Four years later, in 1984, the EPA conducted a survey of 2,600 public school districts and private schools to try to determine the extent of the problem. Based on the survey, EPA estimated that 15 million students and 1.4 million teachers, administrators and other employees were at risk of exposure to asbestos. That three-decades-old survey was the last time the federal government took an extensive look at the dangers of asbestos in American schools.
In 1986, Congress passed the 1986 Asbestos Hazard Emergency Response Act (AHERA) in an effort to protect students, teachers and other school workers. But last year, U.S. Sens. Edward Markey, D-Mass. and Barbara Boxer, D-Cal, wrote to the governors of all 50 states asking for detailed information on asbestos in each state’ schools. They received responses from only 20 of the states.

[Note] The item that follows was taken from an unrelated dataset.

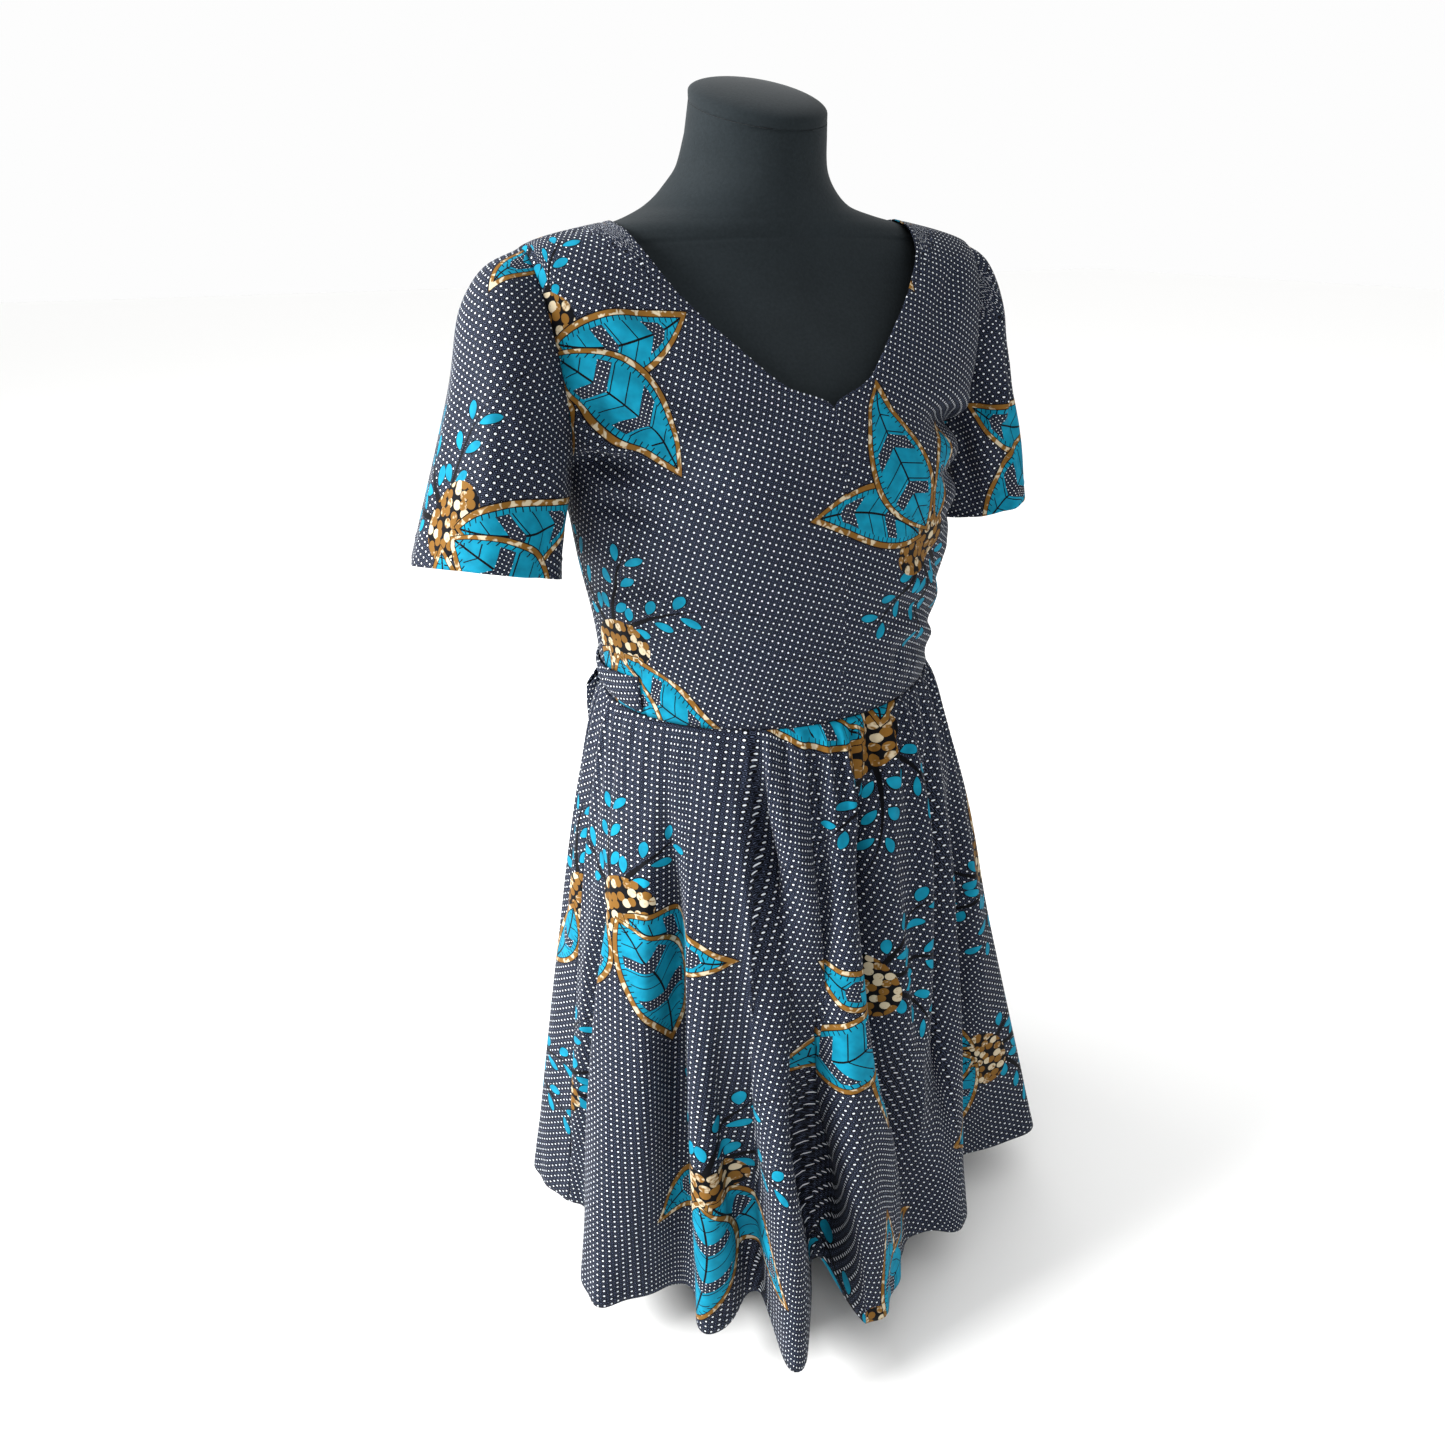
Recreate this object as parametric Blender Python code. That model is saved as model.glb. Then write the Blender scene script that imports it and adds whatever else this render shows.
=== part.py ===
"""A short sleeved dress with a V neck and a gathered, flared skirt, on a limbless dress form.

Metres, +Z up, the front faces -Y and the wearer's right is -X. The origin is the middle of the
base's underside. Heights in the tables are measured from the waist seam.
"""
import math
from collections import namedtuple

import bmesh
import bpy
from mathutils import Vector

# Overall sizes
WAIST_Z = 0.580
SKIRT_LENGTH = 0.528
CLOTH = 0.0012
SEAM_GAP = 0.0004
REST_GAP = 0.0003

# Grid sizes
QUARTER_COLUMNS = 10
ROW_STEPS = 2
SLEEVE_COLUMNS = 24
SKIRT_COLUMNS = 144
FORM_COLUMNS = 28
BASE_COLUMNS = 48
POLE_COLUMNS = 20
BEVEL_STEPS = 2
SHARP_ANGLE = math.radians(50.0)

# Dress form: half width, front depth, back depth, how far back the widest line lies, and the
# exponent of the section's rounding, 2 for an ellipse and less for a ridge at the sides
FormRow = namedtuple("FormRow", "height half_width front back ridge rounding")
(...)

In a December 2015 report titled Failing the Grade: Asbestos in America’s Schools, the Senators concluded that the scope of asbestos hazards in schools in the United States is likely widespread but remains difficult to ascertain; that states do not appear to be systematically monitoring, investigating, or address asbestos hazards in schools, and that states do not report conducting regular inspections of local education agencies to detect asbestos and enforce compliance. They also said that oversight of the 1986 law was “insufficient.”
“The simplest questions, including how many schools continue to harbor asbestos-containing materials, remain unanswered by many states,” the report says, recommending that the Asbestos Hazard Emergency Response Act be strengthened to require EPA to evaluate each state’s compliance every 10 years and increase funds for enforcement.
Formuzis of the Environmental Working Group agrees that reforms are long overdue.“It’s time for Congress to step up and figure out a way to better protect our students and teachers from this known human carcinogen,” he says.